• _STATED EXERCISE_: Write out again, unaltered, the lines from the start through the line containing "bpy.context.scene.collection.objects.link(panel)".

• _DATASET EXCERPT_:

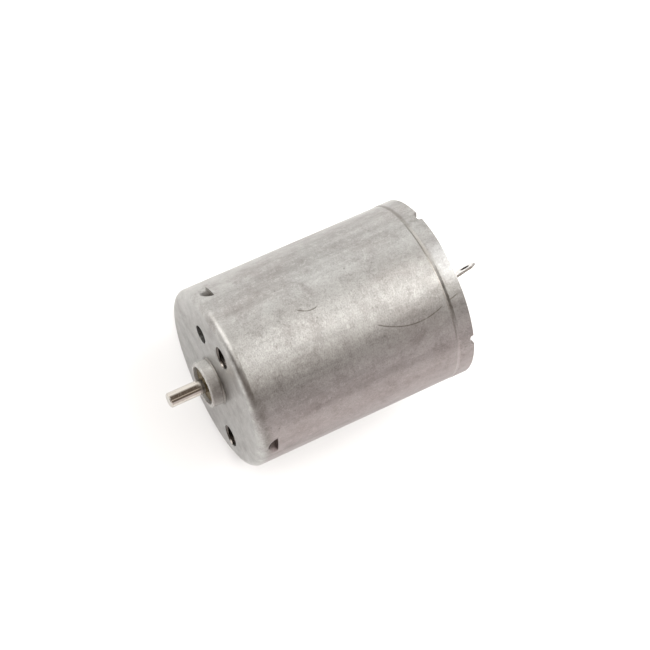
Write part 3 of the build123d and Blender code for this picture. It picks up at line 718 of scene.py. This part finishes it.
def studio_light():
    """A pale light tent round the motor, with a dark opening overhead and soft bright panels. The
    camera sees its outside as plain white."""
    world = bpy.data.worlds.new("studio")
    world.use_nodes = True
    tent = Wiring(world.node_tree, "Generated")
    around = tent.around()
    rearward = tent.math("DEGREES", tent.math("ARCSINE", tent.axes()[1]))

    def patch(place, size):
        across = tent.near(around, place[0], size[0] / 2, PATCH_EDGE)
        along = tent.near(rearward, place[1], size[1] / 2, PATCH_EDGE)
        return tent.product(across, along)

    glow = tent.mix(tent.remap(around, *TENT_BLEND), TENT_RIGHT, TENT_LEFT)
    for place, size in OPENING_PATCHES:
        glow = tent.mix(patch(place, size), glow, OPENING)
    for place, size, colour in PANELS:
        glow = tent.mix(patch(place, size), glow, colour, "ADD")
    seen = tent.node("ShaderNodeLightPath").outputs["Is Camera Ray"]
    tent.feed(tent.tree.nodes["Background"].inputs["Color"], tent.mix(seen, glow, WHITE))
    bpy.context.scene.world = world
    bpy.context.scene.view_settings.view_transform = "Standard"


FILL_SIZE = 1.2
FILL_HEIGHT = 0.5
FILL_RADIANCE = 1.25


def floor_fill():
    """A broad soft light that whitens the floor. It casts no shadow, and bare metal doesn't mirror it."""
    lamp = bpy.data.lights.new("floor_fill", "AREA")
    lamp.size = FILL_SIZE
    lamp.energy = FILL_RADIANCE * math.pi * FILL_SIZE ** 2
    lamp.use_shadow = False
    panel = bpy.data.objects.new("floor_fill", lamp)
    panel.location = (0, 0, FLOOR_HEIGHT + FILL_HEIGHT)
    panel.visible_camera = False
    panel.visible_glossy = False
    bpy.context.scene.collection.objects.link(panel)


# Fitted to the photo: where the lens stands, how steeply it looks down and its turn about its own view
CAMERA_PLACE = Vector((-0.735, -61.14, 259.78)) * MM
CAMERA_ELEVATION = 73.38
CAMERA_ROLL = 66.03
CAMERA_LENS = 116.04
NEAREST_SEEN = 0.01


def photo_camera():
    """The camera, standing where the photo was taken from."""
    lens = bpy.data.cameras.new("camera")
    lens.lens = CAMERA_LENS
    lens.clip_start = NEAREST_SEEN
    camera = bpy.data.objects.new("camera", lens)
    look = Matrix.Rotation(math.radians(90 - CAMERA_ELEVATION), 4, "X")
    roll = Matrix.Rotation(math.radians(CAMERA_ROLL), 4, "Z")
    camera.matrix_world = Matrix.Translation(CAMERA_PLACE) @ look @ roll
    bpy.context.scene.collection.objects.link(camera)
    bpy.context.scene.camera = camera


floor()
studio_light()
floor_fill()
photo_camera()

• _REPLY TO THE TASK_:
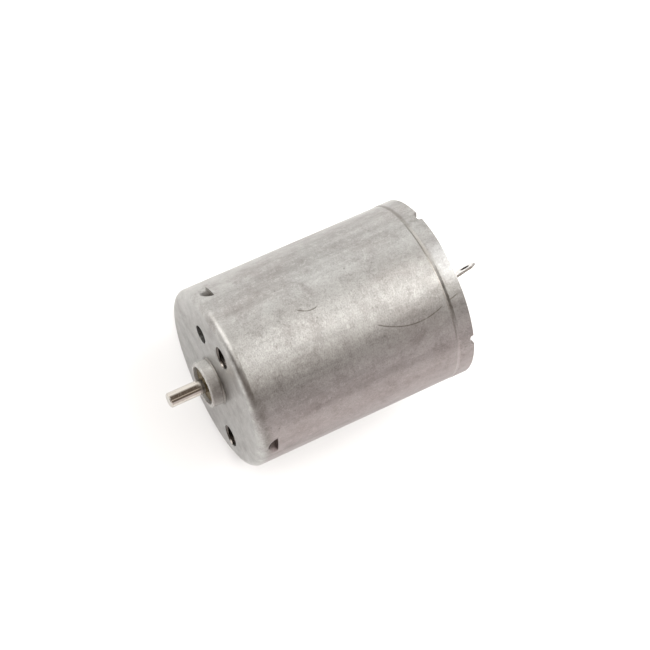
Write part 3 of the build123d and Blender code for this picture. It picks up at line 718 of scene.py. This part finishes it.
def studio_light():
    """A pale light tent round the motor, with a dark opening overhead and soft bright panels. The
    camera sees its outside as plain white."""
    world = bpy.data.worlds.new("studio")
    world.use_nodes = True
    tent = Wiring(world.node_tree, "Generated")
    around = tent.around()
    rearward = tent.math("DEGREES", tent.math("ARCSINE", tent.axes()[1]))

    def patch(place, size):
        across = tent.near(around, place[0], size[0] / 2, PATCH_EDGE)
        along = tent.near(rearward, place[1], size[1] / 2, PATCH_EDGE)
        return tent.product(across, along)

    glow = tent.mix(tent.remap(around, *TENT_BLEND), TENT_RIGHT, TENT_LEFT)
    for place, size in OPENING_PATCHES:
        glow = tent.mix(patch(place, size), glow, OPENING)
    for place, size, colour in PANELS:
        glow = tent.mix(patch(place, size), glow, colour, "ADD")
    seen = tent.node("ShaderNodeLightPath").outputs["Is Camera Ray"]
    tent.feed(tent.tree.nodes["Background"].inputs["Color"], tent.mix(seen, glow, WHITE))
    bpy.context.scene.world = world
    bpy.context.scene.view_settings.view_transform = "Standard"


FILL_SIZE = 1.2
FILL_HEIGHT = 0.5
FILL_RADIANCE = 1.25


def floor_fill():
    """A broad soft light that whitens the floor. It casts no shadow, and bare metal doesn't mirror it."""
    lamp = bpy.data.lights.new("floor_fill", "AREA")
    lamp.size = FILL_SIZE
    lamp.energy = FILL_RADIANCE * math.pi * FILL_SIZE ** 2
    lamp.use_shadow = False
    panel = bpy.data.objects.new("floor_fill", lamp)
    panel.location = (0, 0, FLOOR_HEIGHT + FILL_HEIGHT)
    panel.visible_camera = False
    panel.visible_glossy = False
    bpy.context.scene.collection.objects.link(panel)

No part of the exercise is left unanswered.